▶ **What you are asked to do**: Search the records for "this". Copy every line where it appears.

▶ **Data shown**:
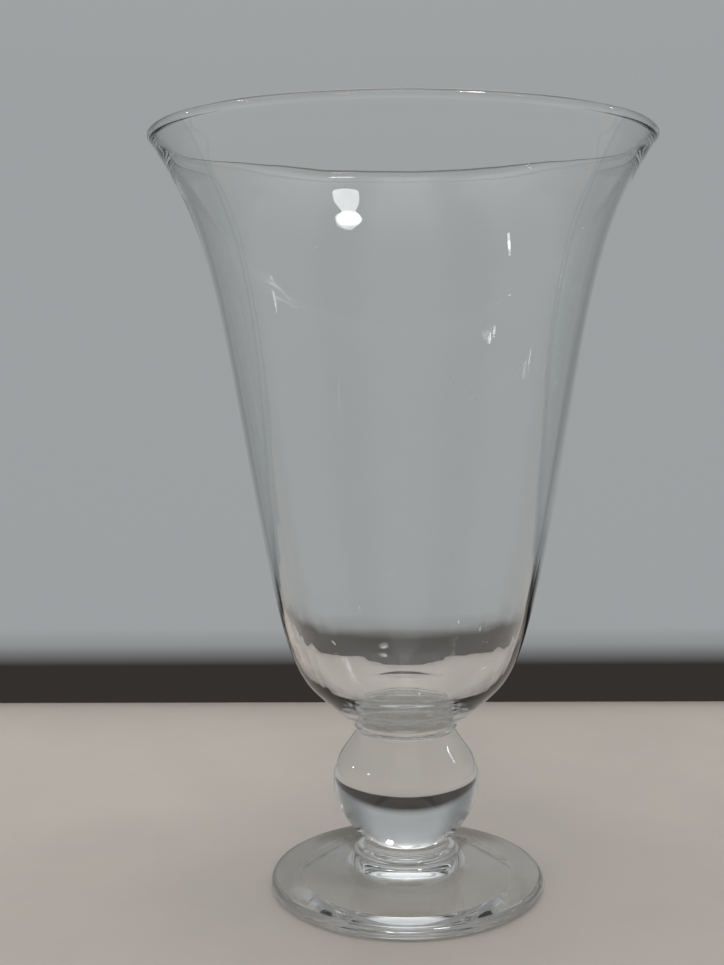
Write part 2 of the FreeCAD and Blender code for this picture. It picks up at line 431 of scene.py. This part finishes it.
def glass(name, color, streak, seed):
    """Clear glass with faint upright streaks, wiped smears and a few specks of dust."""
    mt, nt, bsdf, out = new_mat(name)
    g = Nodes(nt)
    bsdf.inputs["Transmission Weight"].default_value = 1.0
    bsdf.inputs["IOR"].default_value = 1.5
    p = g.point()

    # streaks that the glass keeps from being spun and pulled
    wide = g.noise(g.wrapped(7.0, 5.0), 1.0, 2.0)
    fine = g.noise(g.wrapped(26.0, 9.0), 1.0, 2.0)
    level = g.math("ADD", wide, g.math("MULTIPLY", fine, 0.22))
    bump = nt.nodes.new("ShaderNodeBump")
    bump.inputs["Strength"].default_value = 1.0
    bump.inputs["Distance"].default_value = streak
    g.put(level, bump.inputs["Height"])
    g.put(bump.outputs[0], bsdf.inputs["Normal"])

    # smears left by a cloth: a very light blur in long patches
    smear = g.fit(g.noise(g.wrapped(3.0 + 0.4 * seed, 11.0), 1.0, 4.0, 0.6), 0.56, 0.74, 0.0, 1.0)
    dust_at = g.fit(g.cells(p, 210.0 + 13.0 * seed), 0.045, 0.085, 1.0, 0.0)
    some = g.fit(g.noise(p, 23.0 + seed, 2.0), 0.60, 0.66, 0.0, 1.0)
    dust = g.math("MULTIPLY", dust_at, some)
    rough = g.math("ADD", g.math("MULTIPLY", smear, 0.035), g.math("MULTIPLY", dust, 0.45), clamp=True)
    g.put(rough, bsdf.inputs["Roughness"])

    # the tint drifts by a hair, and a speck of dust is greyer than the glass
    drift = g.noise(p, 9.0, 2.0)
    deeper = tuple(c * k for c, k in zip(color, (0.988, 0.994, 0.992))) + (1.0,)
    tint = g.mix(g.fit(drift, 0.35, 0.65, 0.0, 1.0), (*color, 1.0), deeper)
    g.put(g.mix(dust, tint, (0.80, 0.80, 0.79, 1.0)), bsdf.inputs["Base Color"])
    return mt


def joint(name):
    """The fused face between two gathers: the glass is one there, so nothing bends or shines."""
    mt, nt, bsdf, out = new_mat(name)
    bsdf.inputs["Base Color"].default_value = (1.0, 1.0, 1.0, 1.0)
    bsdf.inputs["Transmission Weight"].default_value = 1.0
    bsdf.inputs["IOR"].default_value = 1.0
    bsdf.inputs["Roughness"].default_value = 0.0
    return mt


MATS = {
    "bowl": glass("bowl_clear_glass", (0.985, 0.99, 0.988), 0.000016, 1),
    "stem": glass("stem_clear_glass", (0.965, 0.98, 0.976), 0.000012, 2),
    "foot": glass("foot_clear_glass", (0.972, 0.985, 0.981), 0.000014, 3),
}
FUSED = joint("fused_face")
SLOTS = {
    "bowl": ("bowl", "bowl_glass"), "upper_collar": ("stem", "stem_glass"), "ball_knop": ("stem", "stem_glass"),
    "lower_collar": ("stem", "stem_glass"), "foot": ("foot", "foot_glass"),
}
pieces = build()
for node, ob in pieces.items():
    mat, slot = SLOTS[node]
    ob.data.materials.append(MATS[mat])
    ob.data.materials.append(FUSED)
    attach(ob, "root")
    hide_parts(node)


# ---------------------------------------------------------------- stage
def plane(name, corners):
    me = bpy.data.meshes.new(name)
    me.from_pydata(corners, [], [(0, 1, 2, 3)])
    ob = bpy.data.objects.new(name, me)
    COL.objects.link(ob)
    return ob


FLOOR_Y = 0.361
floor = plane("floor", [(-3, -4, -0.0003), (3, -4, -0.0003), (3, FLOOR_Y, -0.0003), (-3, FLOOR_Y, -0.0003)])
mt, nt, bsdf, out = new_mat("floor_plain")
g = Nodes(nt)
grain = g.noise(g.point(), 14.0, 6.0, 0.6)
g.put(g.mix(g.fit(grain, 0.3, 0.7, 0.0, 1.0), (0.690, 0.625, 0.562, 1.0), (0.725, 0.655, 0.588, 1.0)), bsdf.inputs["Base Color"])
g.put(g.fit(grain, 0.3, 0.7, 0.46, 0.54), bsdf.inputs["Roughness"])
bsdf.inputs["Specular IOR Level"].default_value = 0.25
floor.data.materials.append(mt)

# A long low strip of painted shadow with a soft top lies along the back of the floor: a near-black emissive sheet
# standing for the shade where floor meets backdrop, and it draws dark edges in the glass. From behind it doesn't show.
shadow_band = plane("shadow_band", [(-3, FLOOR_Y, -0.0003), (3, FLOOR_Y, -0.0003), (3, FLOOR_Y, 0.062), (-3, FLOOR_Y, 0.062)])
mt, nt, bsdf, out = new_mat("painted_shadow_band")
nt.nodes.remove(bsdf)
g = Nodes(nt)
sep = nt.nodes.new("ShaderNodeSeparateXYZ")
nt.links.new(g.point(), sep.inputs[0])
shade_emission = nt.nodes.new("ShaderNodeEmission")
ramp = nt.nodes.new("ShaderNodeValToRGB")
# painted shade: solid over the lower half of the strip, fading to clear towards its top
g.put(g.math("DIVIDE", sep.outputs["Z"], 0.062), ramp.inputs[0])
fr = ramp.color_ramp
fr.elements[0].position, fr.elements[0].color = 0.50, (0.0, 0.0, 0.0, 1)
fr.elements[1].position, fr.elements[1].color = 1.0, (1.0, 1.0, 1.0, 1)
el = fr.elements.new(0.78)
el.color = (0.78, 0.78, 0.78, 1)
# painted shade: the near-black colour the strip emits
shade_emission.inputs["Color"].default_value = (0.034, 0.030, 0.028, 1)
clear = nt.nodes.new("ShaderNodeBsdfTransparent")
side = nt.nodes.new("ShaderNodeMixShader")
g.put(g.math("MAXIMUM", nt.nodes.new("ShaderNodeNewGeometry").outputs["Backfacing"], ramp.outputs[0]), side.inputs[0])
nt.links.new(shade_emission.outputs[0], side.inputs[1])
nt.links.new(clear.outputs[0], side.inputs[2])
nt.links.new(side.outputs[0], out.inputs["Surface"])
mt.cycles.emission_sampling = "NONE"
shadow_band.data.materials.append(mt)

# ---------------------------------------------------------------- world
# A plain grey studio, brightest overhead. It depends on direction only and is alike on all four
# sides.
world = bpy.data.worlds.new("studio")
SCN.world = world
world.use_nodes = True
wt = world.node_tree
wt.nodes.clear()
w = Nodes(wt)
w_out = wt.nodes.new("ShaderNodeOutputWorld")
w_bg = wt.nodes.new("ShaderNodeBackground")
w_tc = wt.nodes.new("ShaderNodeTexCoord")
w_sep = wt.nodes.new("ShaderNodeSeparateXYZ")
wt.links.new(w_tc.outputs["Generated"], w_sep.inputs[0])
elev = w.math("ARCSINE", w_sep.outputs["Z"])
e01 = w.math("ADD", w.math("DIVIDE", elev, PI), 0.5)
w_ramp = wt.nodes.new("ShaderNodeValToRGB")
wt.links.new(e01, w_ramp.inputs[0])
cr = w_ramp.color_ramp


def at(deg):
    return 0.5 + deg / 180.0


STOPS = [
    (-90, (0.09, 0.085, 0.08)), (-30, (0.09, 0.088, 0.086)), (-21, (0.29, 0.30, 0.305)), (-11.5, (0.335, 0.350, 0.357)), (10, (0.34, 0.355, 0.362)),
    (35, (0.40, 0.412, 0.418)), (52, (0.62, 0.632, 0.638)), (68, (1.10, 1.11, 1.12)), (90, (1.60, 1.60, 1.60)),
]
cr.elements[0].position, cr.elements[0].color = at(STOPS[0][0]), (*STOPS[0][1], 1)
cr.elements[1].position, cr.elements[1].color = at(STOPS[-1][0]), (*STOPS[-1][1], 1)
for deg, val in STOPS[1:-1]:
    el = cr.elements.new(at(deg))
    el.color = (*val, 1)
azim = w.math("ARCTAN2", w_sep.outputs["X"], w_sep.outputs["Y"])
four = w.math("COSINE", w.math("MULTIPLY", azim, 4.0))
wt.links.new(w_ramp.outputs[0], w_bg.inputs["Color"])
wt.links.new(w.fit(four, -1.0, 0.35, 0.52, 1.0), w_bg.inputs["Strength"])
wt.links.new(w_bg.outputs[0], w_out.inputs["Surface"])


# ---------------------------------------------------------------- lights
def area(name, loc, target, size, power, shape="DISK", color=(1, 1, 1), shines=(True, True, True)):
    """shines: whether it lights plain surfaces, mirrors in the glass, and shows through the glass."""
    ld = bpy.data.lights.new(name, "AREA")
    ld.shape = shape
    if isinstance(size, tuple):
        ld.size, ld.size_y = size
    else:
        ld.size = size
    ld.energy = power
    ld.color = color
    ob = bpy.data.objects.new(name, ld)
    COL.objects.link(ob)
    ob.location = loc
    ob.rotation_euler = (Vector(target) - Vector(loc)).to_track_quat("-Z", "Y").to_euler()
    ob.visible_diffuse, ob.visible_glossy, ob.visible_transmission = shines
    return ob


def lamp(name, azimuth, elevation, dist, size, power, shape="DISK", aim=(0.0, 0.0, 0.25)):
    """A small lamp that only mirrors in the glass. Its azimuth turns from +Y towards +X."""
    a, e = math.radians(azimuth), math.radians(elevation)
    d = Vector((math.sin(a) * math.cos(e), math.cos(a) * math.cos(e), math.sin(e)))
    return area(name, Vector(aim) + d * dist, aim, size, power, shape, shines=(False, True, True))


area("soft_top", (0.1, -0.2, 2.5), (0.1, -0.2, 0), (2.6, 2.6), 11.0, "RECTANGLE", shines=(True, False, False))
area("lamp_main", (0.886, -0.966, 2.312), (0, 0, 0.3), (0.42, 0.36), 15.0, "ELLIPSE", shines=(False, True, True))
lamp("lamp_right", 80.0, 21.0, 1.9, (0.03, 0.16), 0.55, "RECTANGLE", (-0.06, 0.05, 0.32))
lamp("lamp_left_low", -114.0, 19.0, 1.9, 0.06, 0.35, aim=(0.05, 0.08, 0.30))
lamp("lamp_left_side", -80.0, 12.0, 1.9, 0.05, 0.25, aim=(0.07, 0.05, 0.28))
lamp("lamp_left_high", -102.0, 42.0, 1.9, (0.06, 0.22), 1.0, "RECTANGLE", (0.03, 0.04, 0.12))

# light paths long enough for both walls of the bowl, the thick base and the ball
SCN.cycles.max_bounces = 24
SCN.cycles.transmission_bounces = 24
SCN.cycles.glossy_bounces = 12
SCN.view_settings.view_transform = "Standard"
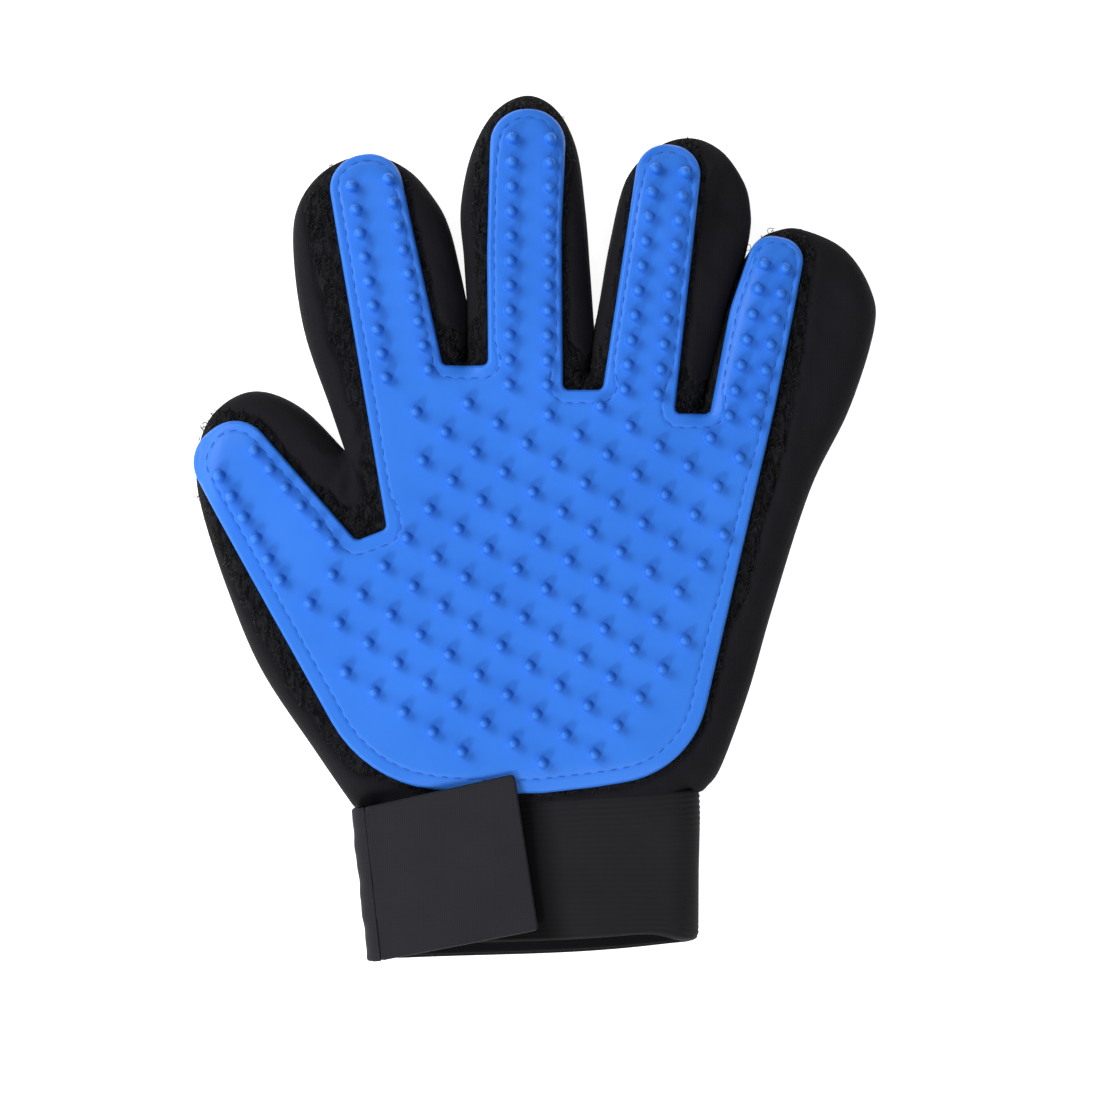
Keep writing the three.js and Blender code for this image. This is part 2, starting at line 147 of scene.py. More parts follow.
# How far the mesh panel shows past the pad's edge, at places round it: x, y and width
MESH_WIDTHS = [
    (-60, 90, 7.5), (-57, 72, 7.5), (-53, 56, 6.5), (-49, 40, 4.5), (-45, 26, 2.0), (-47, 101, 4),
    (-36, 97, 1.2), (-32, 80, 1.0), (-28, 60, 1.4), (-20, 47, 7), (-17, 66, 3.0), (-17, 85, 4.0),
    (-14, 104, 4.0), (-2, 115, 5), (8, 104, 2.0), (10, 80, 1.2), (11, 58, 1.5), (12.5, 40, 6.5),
    (20, 58, 1.2), (24, 80, 1.2), (29, 98, 3), (38, 105, 4), (47, 98, 1.5), (44, 76, 1.0), (41, 52, 1.2),
    (42, 33, 4.8), (50, 48, 1.0), (58, 76, 1.5), (67, 80, 3.0), (74, 70, 3.2), (70, 45, 4.5), (66, 20, 5.0),
    (62, -5, 4.0), (54, -42, 1.4), (30, -68, 0.9), (0, -73, 0.9), (-35, -70, 1.2), (-52, -60, 3.6),
    (-68, -34, 5.5), (-80, -8, 5.5), (-88, 12, 4.5), (-88, 27, 4.5), (-76, 30, 2.4), (-64, 14, 1.6),
    (-55, 5, 3.5), (-45, 3, 7), (-43, 14, 3.5),
]
# How far the stitching stands inside the pad's edge, in the same way
STITCH_INSETS = [
    (-46, 96, 2.2), (-54, 80, 2.4), (-32, 75, 1.8), (-46, 40, 2.6), (-26, 50, 2.2), (-19, 44, 3.6),
    (-12, 55, 1.8), (-11, 90, 1.8), (-2, 110, 2.6), (7, 90, 1.6), (7, 55, 1.8), (13, 37, 3.6),
    (20, 50, 1.8), (27, 80, 1.8), (36, 101, 2.4), (42, 80, 1.8), (38, 50, 1.8), (42, 31, 3.8),
    (49, 45, 1.8), (66, 78, 2.0), (70, 60, 1.8), (66, 30, 2.6), (60, 0, 3.4), (48, -45, 4.2),
    (20, -68, 4.0), (-20, -70, 3.8), (-50, -58, 3.8), (-66, -30, 3.8), (-80, -2, 3.8), (-90, 18, 3.8),
    (-80, 28, 2.8), (-62, 10, 2.8), (-44, 0, 4.0), (-42, 15, 2.4),
]

# The wrist band's sides from the palm seam to the mouth, and the tab's fold line
SEAM_Y = -72.0
SEAM_SLOPE = 0.07          # the seam's rise in Y for each millimetre of X
BAND_LEFT = [(-44.9, -75.6), (-44.0, -85), (-42.9, -100), (-41.6, -117.4)]
BAND_RIGHT = [(44.9, -70.2), (44.5, -80), (44.2, -92), (44.1, -112.4)]
MOUTH_SAG = 1.2            # the mouth's middle reaches past a straight line between its corners by this
MOUTH_CORNER = 2.8         # the little finger's side of the mouth is rounded off over this length
MOUTH_RISE = 5.4           # the front rim stands back from the far rim by this much
MOUTH_JOIN = 0.7           # share of that which it loses at the little finger's side
MOUTH_JOIN_WIDTH = 0.09    # over this share of the band's width
MOUTH_CORNER_SHARE = 0.8   # its rounding goes in by this share of its length
MOUTH_FROM = 0.35          # share of the band's length from which its end leans to the mouth's shape
FOLD_TOP = np.array([-43.6, -73.4])
FOLD_BOTTOM = np.array([-39.0, -115.6])
FOLD_DOWN = unit(FOLD_BOTTOM - FOLD_TOP)
FOLD_OUT = np.array((FOLD_DOWN[1], -FOLD_DOWN[0]))
CREASE_SHIFT = 2.6         # the tab's crease lies this far outside its hinge line
CREASE_TOP = FOLD_TOP + FOLD_OUT * CREASE_SHIFT + FOLD_DOWN * 0.7
CREASE_BOTTOM = FOLD_BOTTOM + FOLD_OUT * CREASE_SHIFT - FOLD_DOWN * 0.4
TAB_CORNERS = [(*CREASE_TOP, 0.2), (-5.7, -65.4, 1.1), (0.7, -107.3, 1.1), (*CREASE_BOTTOM, 0.2)]


# ---- plan geometry ----

def spline(points, steps=8):
    """A smooth curve through the points."""
    last = len(points) - 1
    made = []
    for k in range(last):
        p0, p1, p2, p3 = (np.array(points[min(max(k + d, 0), last)], float) for d in (-1, 0, 1, 2))
        v0, v1 = (p2 - p0) / 2, (p3 - p1) / 2
        for t in np.arange(steps) / steps:
            made.append((2 * p1 - 2 * p2 + v0 + v1) * t ** 3
                        + (-3 * p1 + 3 * p2 - 2 * v0 - v1) * t ** 2 + v0 * t + p1)
    made.append(np.array(points[last], float))
    return made


def rounded(corners):
    """A closed outline from corners with rounding radii."""
    made = []
    for k, (x, y, radius) in enumerate(corners):
        corner = np.array((x, y))
        back = unit(np.array(corners[k - 1][:2]) - corner)
        ahead = unit(np.array(corners[(k + 1) % len(corners)][:2]) - corner)
        half = math.acos(max(-1, min(1, back @ ahead))) / 2
        centre = corner + unit(back + ahead) * radius / math.sin(half)
        start = corner + back * radius / math.tan(half) - centre
        turn = math.pi - 2 * half
        if ahead[0] * back[1] - ahead[1] * back[0] < 0:
            turn = -turn
        steps = max(3, math.ceil(abs(turn) / (math.pi / 24)))
        for s in range(steps + 1):
            a = turn * s / steps
            made.append(centre + (start[0] * math.cos(a) - start[1] * math.sin(a),
                                  start[0] * math.sin(a) + start[1] * math.cos(a)))
    return np.array(made)


def segments_of(path, closed):
    """The start and end points of the path's straight segments."""
    path = np.asarray(path, float)
    return (path, np.roll(path, -1, 0)) if closed else (path[:-1], path[1:])


def path_distance(points, path, closed=True):
    """The distance from each point to the path."""
    a, b = segments_of(path, closed)
    d = b - a
    squared = np.maximum((d * d).sum(1), 1e-12)
    found = np.empty(len(points))
    for k in range(0, len(points), 3000):
        p = points[k:k + 3000, None] - a
        t = np.clip((p * d).sum(2) / squared, 0, 1)
        off = p - t[..., None] * d
        found[k:k + 3000] = np.sqrt((off * off).sum(2).min(1))
    return found


def is_inside(points, path):
    """Whether each point is inside the closed path."""
    a, b = segments_of(path, True)
    found = np.empty(len(points), bool)
    for k in range(0, len(points), 6000):
        p = points[k:k + 6000, None]
        spans = (a[:, 1] > p[..., 1]) != (b[:, 1] > p[..., 1])
        rise = np.where(b[:, 1] == a[:, 1], 1e-12, b[:, 1] - a[:, 1])
        cross = a[:, 0] + (p[..., 1] - a[:, 1]) * (b[:, 0] - a[:, 0]) / rise
        found[k:k + 6000] = ((spans & (p[..., 0] < cross)).sum(1) % 2) == 1
    return found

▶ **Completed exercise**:
Write part 2 of the FreeCAD and Blender code for this picture. It picks up at line 431 of scene.py. This part finishes it.
Keep writing the three.js and Blender code for this image. This is part 2, starting at line 147 of scene.py. More parts follow.
MOUTH_SAG = 1.2            # the mouth's middle reaches past a straight line between its corners by this
MOUTH_CORNER = 2.8         # the little finger's side of the mouth is rounded off over this length
MOUTH_RISE = 5.4           # the front rim stands back from the far rim by this much
MOUTH_JOIN_WIDTH = 0.09    # over this share of the band's width
MOUTH_CORNER_SHARE = 0.8   # its rounding goes in by this share of its length
CREASE_SHIFT = 2.6         # the tab's crease lies this far outside its hinge line